[start DATA PROVIDED]
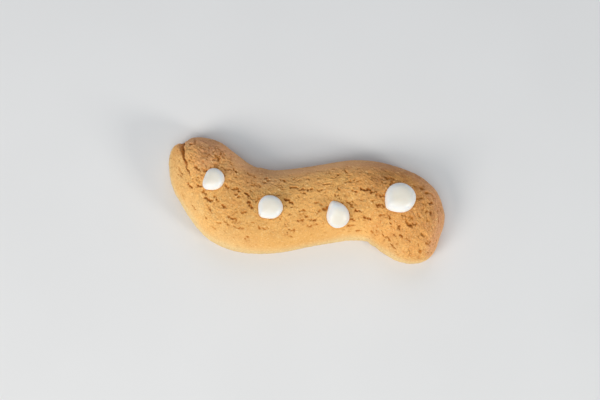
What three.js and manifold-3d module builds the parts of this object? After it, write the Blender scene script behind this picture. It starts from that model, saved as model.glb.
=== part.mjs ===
// A hand-rolled breakfast biscuit: a short rope of shortcrust dough bent into a lazy S and
// baked flat on a tray, split at its left end, with four piped drops of white icing on its crest.
// Millimetres, +Z up. The biscuit stands on z = 0, and the origin is under the middle of its box.
import * as THREE from "three";
import { mergeVertices } from "three/addons/utils/BufferGeometryUtils.js";
import Module from "manifold-3d";

const wasm = await Module();
wasm.setup();

// ---- driving dimensions ----------------------------------------------------------------

// Stations along the ridge, from the left end to the right end: place and crest height, the
// heading of the roll in degrees, and the reach of the dough to the left and right of the ridge.
const STATIONS = [
  { x: -33.7, y: 9.1, crest: 13.0, heading: -45, left: 11.6, right: 11.9 },
  { x: -24.0, y: -0.9, crest: 14.5, heading: -33, left: 14.2, right: 14.3 },
  { x: -12.1, y: -3.2, crest: 15.0, heading: -3, left: 13.3, right: 14.3 },
  { x: 2.1, y: -2.0, crest: 14.5, heading: 5, left: 13.3, right: 12.9 },
  { x: 16.1, y: -0.1, crest: 14.5, heading: -3, left: 13.6, right: 13.0 },
  { x: 25.5, y: -1.2, crest: 15.0, heading: -23, left: 13.2, right: 13.4 },
  { x: 29.6, y: -4.6, crest: 15.0, heading: -40, left: 14.9, right: 13.0 },
  { x: 32.3, y: -8.8, crest: 13.5, heading: -56, left: 14.9, right: 11.6 },
];
// Reach of the two rounded ends at their left diagonal, their tip and their right diagonal.
const LEFT_END = [12.0, 13.8, 11.5];
const RIGHT_END = [11.9, 12.9, 11.5];
// Where a hand pushed the side out (+) or in (-): place on the outline, radius, how far.
const PUSHES = [
  { x: -40.7, y: 20.3, radius: 2.6, out: -0.75 },
  { x: -44.1, y: 4.0, radius: 2.5, out: -0.22 },
  { x: -39.6, y: -4.0, radius: 5.0, out: 0.33 },
  { x: 26.2, y: -18.0, radius: 3.2, out: -0.55 },
  { x: 45.0, y: -9.5, radius: 2.8, out: 0.3 },
  { x: 45.3, y: -1.7, radius: 2.6, out: -0.36 },
  { x: 43.7, y: 2.9, radius: 3.2, out: 0.5 },
];

const BELLY = 3.5; // height of the widest level of the side
const TUCK = 0.14; // how far the foot is drawn in below it, as a share of the reach
const DOME = 2.2; // 2 is an ellipse, more is a flatter crest with steeper shoulders
// The swells that rolling by hand leaves on the crest: height, length along X and along Y, phase.
const SWELLS = [
  { height: 0.18, x: 23, y: 41, phase: 0.4 },
  { height: 0.14, x: 13, y: -17, phase: 2.1 },
  { height: 0.1, x: -9, y: 12, phase: 4.4 },
];

const END_RINGS = 8;
const BODY_RINGS = 56;
const TOP_STRIPS = 38; // strips of faces over the top, from side to side
const FOOT_STRIPS = 10; // and across the underside
const FOOT_ARC = 0.6; // share of the underside's strips that make its rounded edge

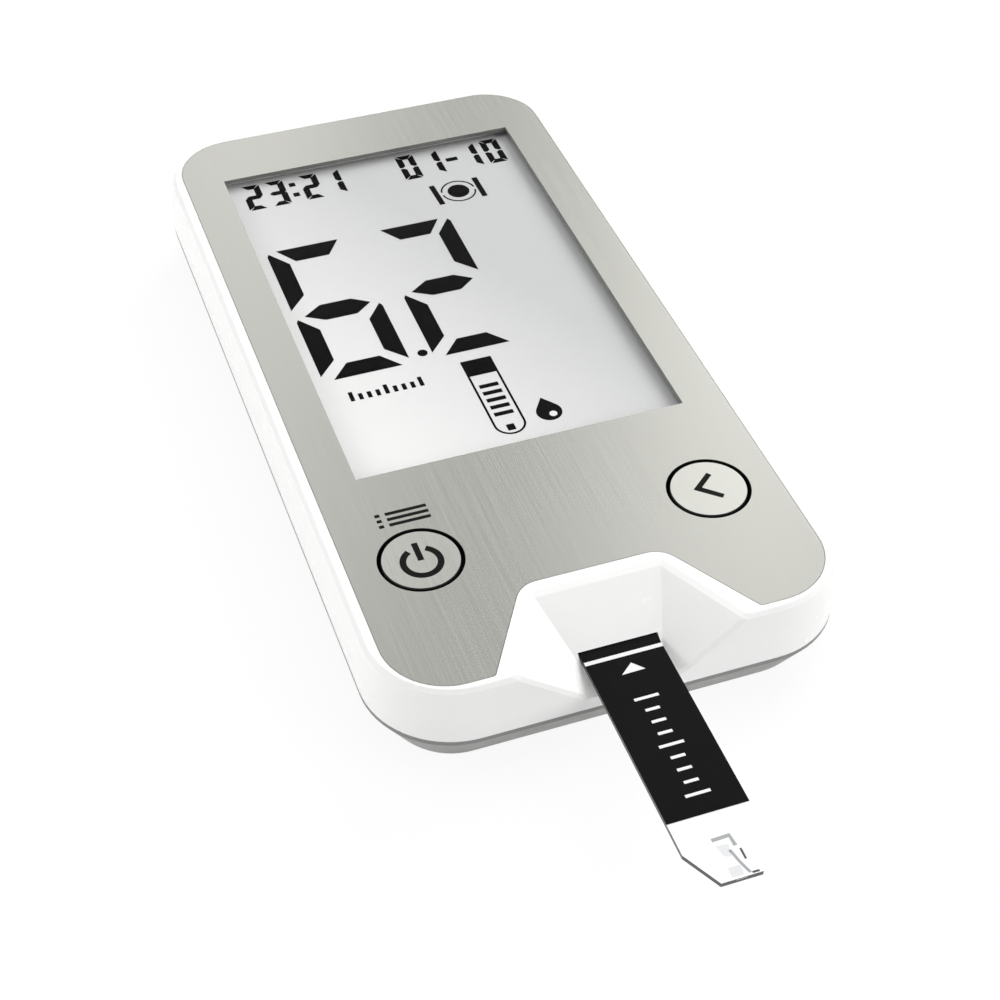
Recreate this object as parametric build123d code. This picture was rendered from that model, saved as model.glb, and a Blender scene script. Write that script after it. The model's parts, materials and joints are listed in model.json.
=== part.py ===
from build123d import *
import os
from math import cos, radians, tan

# Blood glucose meter with a test strip in its port, as separate pieces.
# Millimetres. X runs across the face, Y towards the far end, Z up.
# The origin is the centre of the flat bottom face of the body.

os.makedirs("parts", exist_ok=True)

# ---- Body, outside ----------------------------------------------------------
body_length = 94.3  # at the parting line
body_width = 47.7  # at the parting line
body_height = 12.0
upper_height = 6.3  # from the parting line, where the shells meet, to the face
corner_radius = 9.0  # in plan, at the parting line
belt_above = 2.2  # upright belt round the body, above the parting line
belt_below = 0.5  # and below it
upper_draft = 6.9  # degrees, the upper shell narrows upwards above the belt
lower_draft = 31.0  # degrees, the lower shell narrows downwards below the belt
bottom_edge_radius = 2.0
top_edge_chamfer = 0.35
wall = 1.5
lip_height = 1.0  # tongues of the lower shell inside the upper one
fit_gap = 0.1  # between pieces that only slip together
clip_width = 4.0  # spring clips that hold the front end shut
clip_thickness = 0.8
clip_height = 2.6  # above the parting line
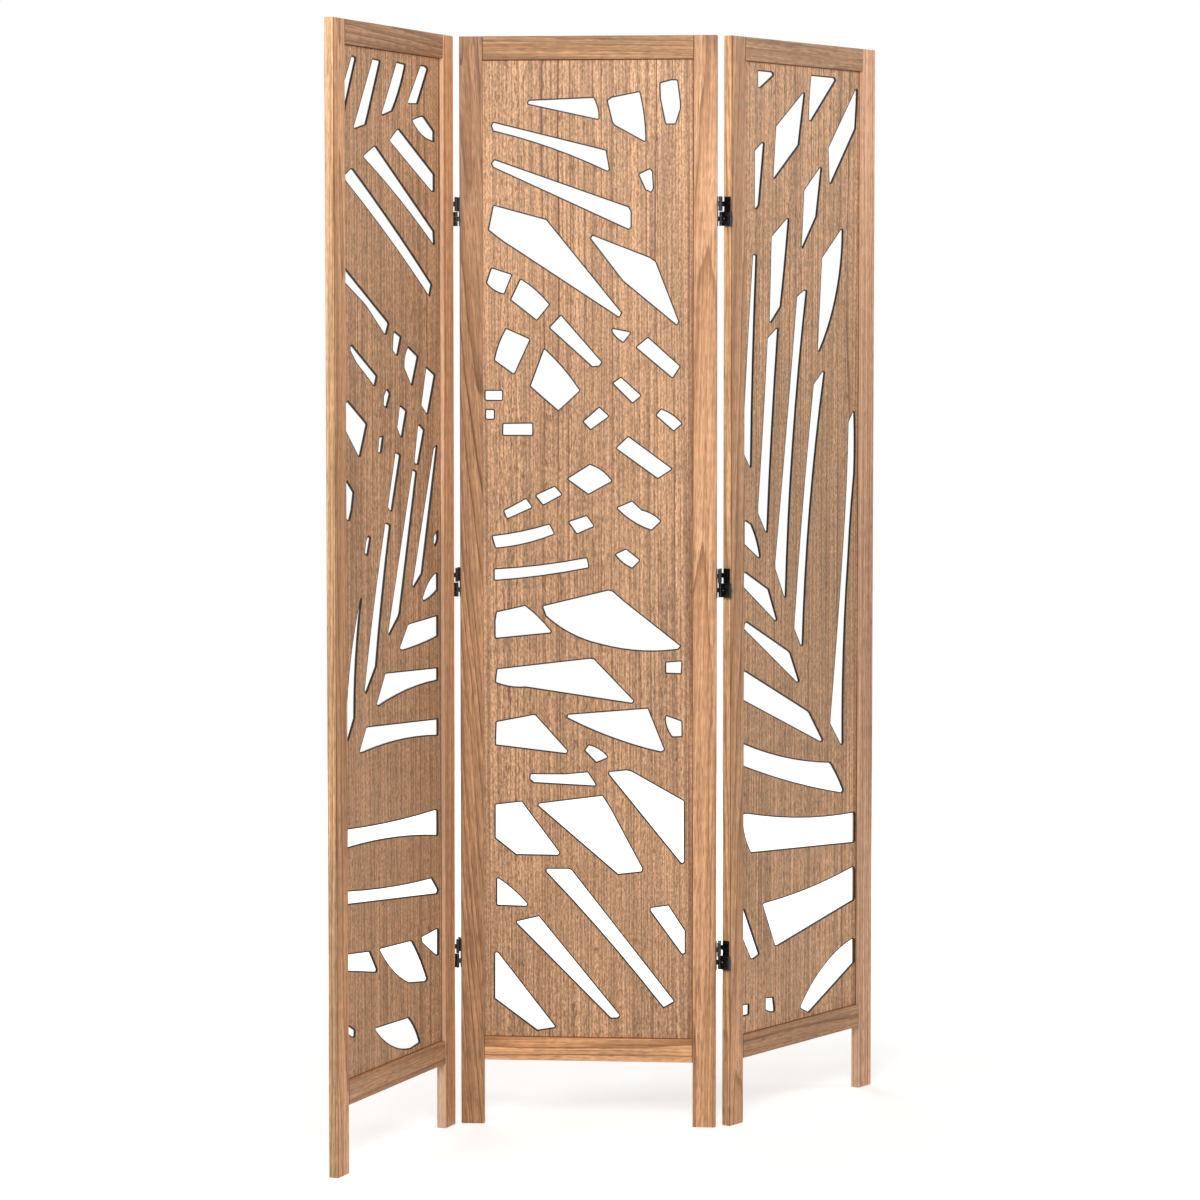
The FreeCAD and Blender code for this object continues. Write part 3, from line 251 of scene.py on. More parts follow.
[end DATA PROVIDED]
TASK BRIEF:
Quote all the records. Keep every word exact.

IN RESPONSE:
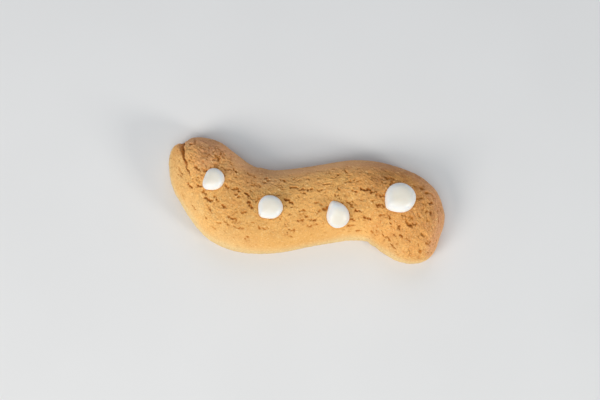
What three.js and manifold-3d module builds the parts of this object? After it, write the Blender scene script behind this picture. It starts from that model, saved as model.glb.
=== part.mjs ===
// A hand-rolled breakfast biscuit: a short rope of shortcrust dough bent into a lazy S and
// baked flat on a tray, split at its left end, with four piped drops of white icing on its crest.
// Millimetres, +Z up. The biscuit stands on z = 0, and the origin is under the middle of its box.
import * as THREE from "three";
import { mergeVertices } from "three/addons/utils/BufferGeometryUtils.js";
import Module from "manifold-3d";

const wasm = await Module();
wasm.setup();

// ---- driving dimensions ----------------------------------------------------------------

// Stations along the ridge, from the left end to the right end: place and crest height, the
// heading of the roll in degrees, and the reach of the dough to the left and right of the ridge.
const STATIONS = [
  { x: -33.7, y: 9.1, crest: 13.0, heading: -45, left: 11.6, right: 11.9 },
  { x: -24.0, y: -0.9, crest: 14.5, heading: -33, left: 14.2, right: 14.3 },
  { x: -12.1, y: -3.2, crest: 15.0, heading: -3, left: 13.3, right: 14.3 },
  { x: 2.1, y: -2.0, crest: 14.5, heading: 5, left: 13.3, right: 12.9 },
  { x: 16.1, y: -0.1, crest: 14.5, heading: -3, left: 13.6, right: 13.0 },
  { x: 25.5, y: -1.2, crest: 15.0, heading: -23, left: 13.2, right: 13.4 },
  { x: 29.6, y: -4.6, crest: 15.0, heading: -40, left: 14.9, right: 13.0 },
  { x: 32.3, y: -8.8, crest: 13.5, heading: -56, left: 14.9, right: 11.6 },
];
// Reach of the two rounded ends at their left diagonal, their tip and their right diagonal.
const LEFT_END = [12.0, 13.8, 11.5];
const RIGHT_END = [11.9, 12.9, 11.5];
// Where a hand pushed the side out (+) or in (-): place on the outline, radius, how far.
const PUSHES = [
  { x: -40.7, y: 20.3, radius: 2.6, out: -0.75 },
  { x: -44.1, y: 4.0, radius: 2.5, out: -0.22 },
  { x: -39.6, y: -4.0, radius: 5.0, out: 0.33 },
  { x: 26.2, y: -18.0, radius: 3.2, out: -0.55 },
  { x: 45.0, y: -9.5, radius: 2.8, out: 0.3 },
  { x: 45.3, y: -1.7, radius: 2.6, out: -0.36 },
  { x: 43.7, y: 2.9, radius: 3.2, out: 0.5 },
];

const BELLY = 3.5; // height of the widest level of the side
const TUCK = 0.14; // how far the foot is drawn in below it, as a share of the reach
const DOME = 2.2; // 2 is an ellipse, more is a flatter crest with steeper shoulders
// The swells that rolling by hand leaves on the crest: height, length along X and along Y, phase.
const SWELLS = [
  { height: 0.18, x: 23, y: 41, phase: 0.4 },
  { height: 0.14, x: 13, y: -17, phase: 2.1 },
  { height: 0.1, x: -9, y: 12, phase: 4.4 },
];

const END_RINGS = 8;
const BODY_RINGS = 56;
const TOP_STRIPS = 38; // strips of faces over the top, from side to side
const FOOT_STRIPS = 10; // and across the underside
const FOOT_ARC = 0.6; // share of the underside's strips that make its rounded edge

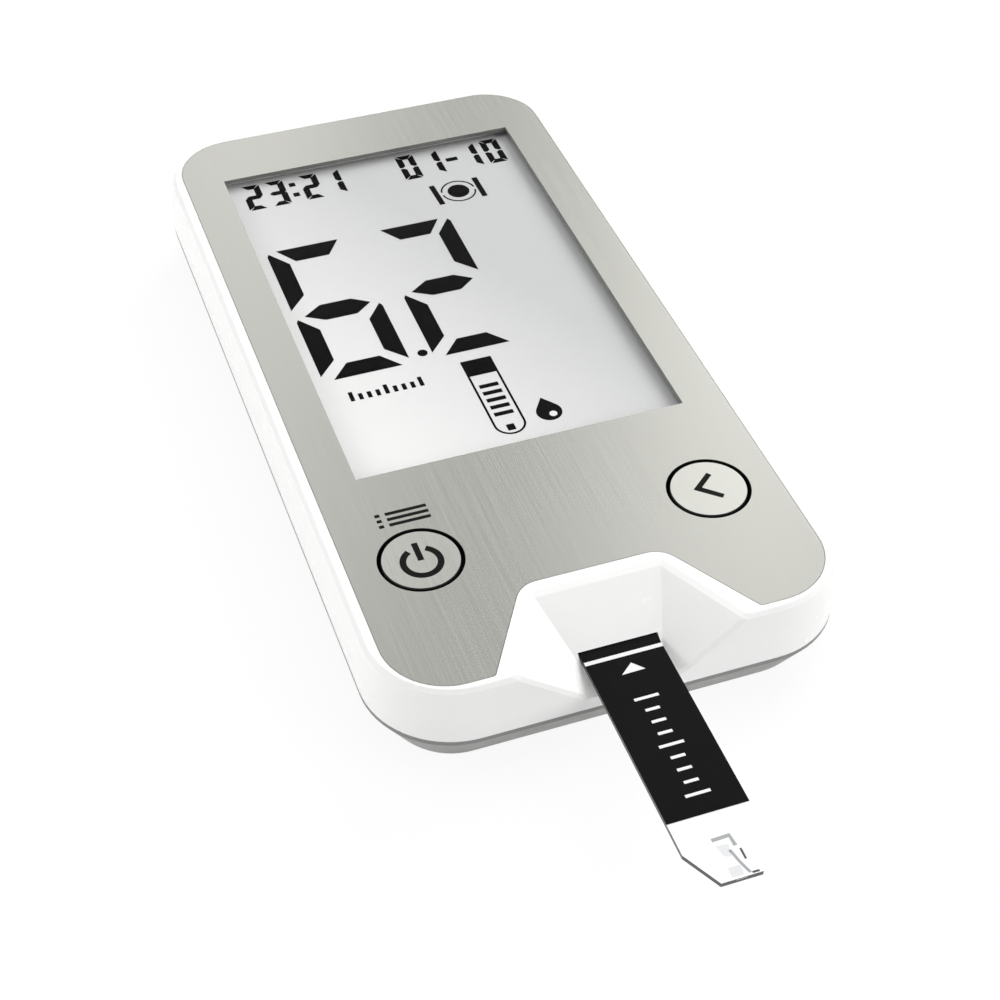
Recreate this object as parametric build123d code. This picture was rendered from that model, saved as model.glb, and a Blender scene script. Write that script after it. The model's parts, materials and joints are listed in model.json.
=== part.py ===
from build123d import *
import os
from math import cos, radians, tan

# Blood glucose meter with a test strip in its port, as separate pieces.
# Millimetres. X runs across the face, Y towards the far end, Z up.
# The origin is the centre of the flat bottom face of the body.

os.makedirs("parts", exist_ok=True)

# ---- Body, outside ----------------------------------------------------------
body_length = 94.3  # at the parting line
body_width = 47.7  # at the parting line
body_height = 12.0
upper_height = 6.3  # from the parting line, where the shells meet, to the face
corner_radius = 9.0  # in plan, at the parting line
belt_above = 2.2  # upright belt round the body, above the parting line
belt_below = 0.5  # and below it
upper_draft = 6.9  # degrees, the upper shell narrows upwards above the belt
lower_draft = 31.0  # degrees, the lower shell narrows downwards below the belt
bottom_edge_radius = 2.0
top_edge_chamfer = 0.35
wall = 1.5
lip_height = 1.0  # tongues of the lower shell inside the upper one
fit_gap = 0.1  # between pieces that only slip together
clip_width = 4.0  # spring clips that hold the front end shut
clip_thickness = 0.8
clip_height = 2.6  # above the parting line
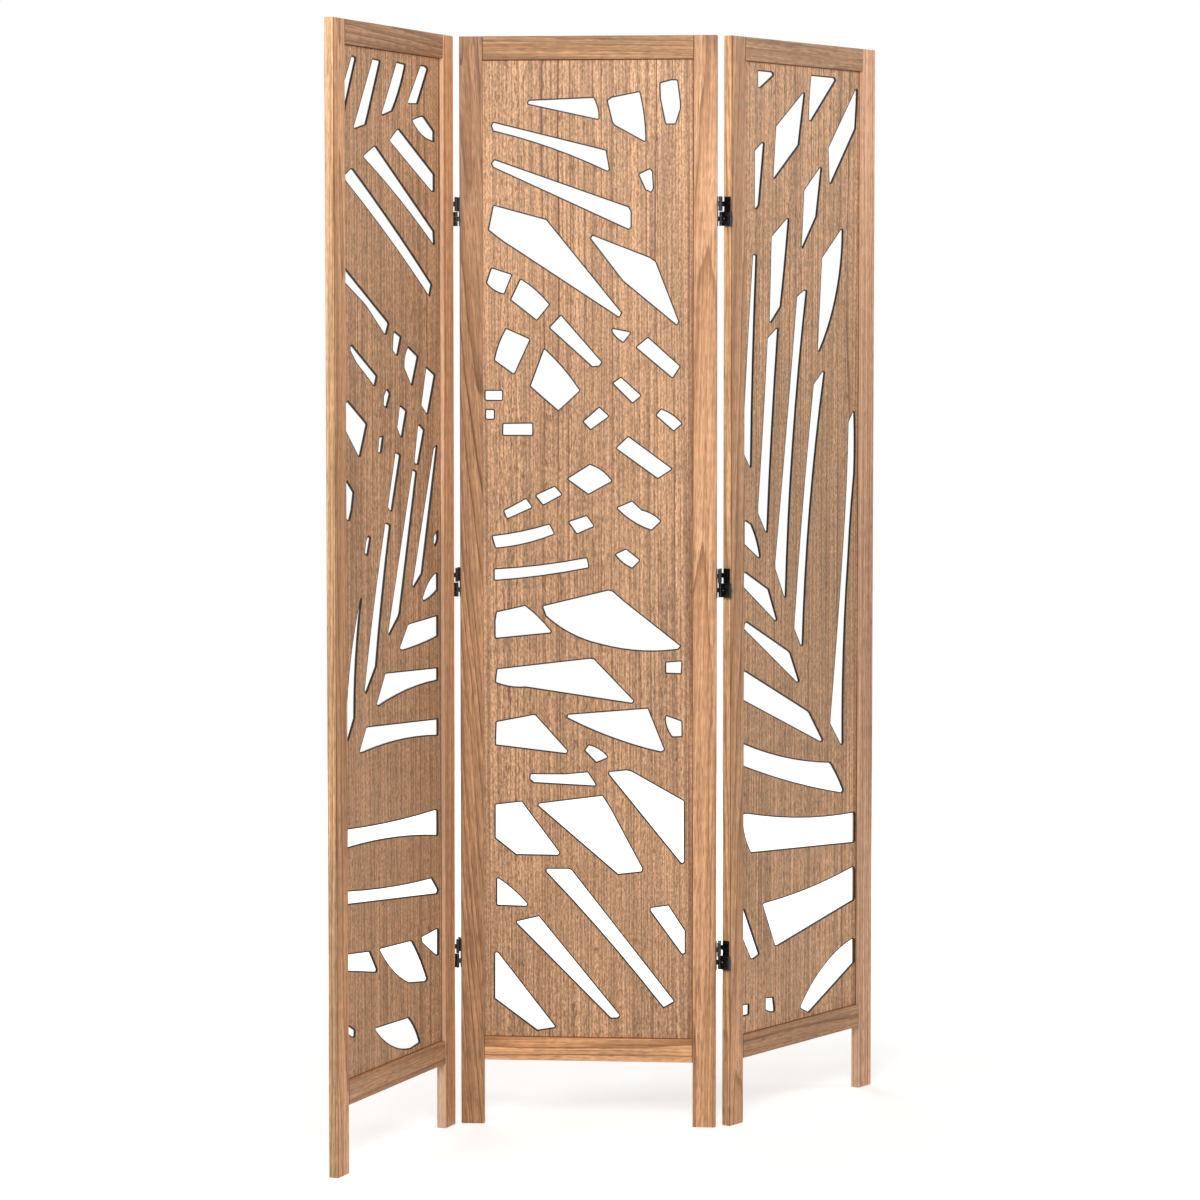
The FreeCAD and Blender code for this object continues. Write part 3, from line 251 of scene.py on. More parts follow.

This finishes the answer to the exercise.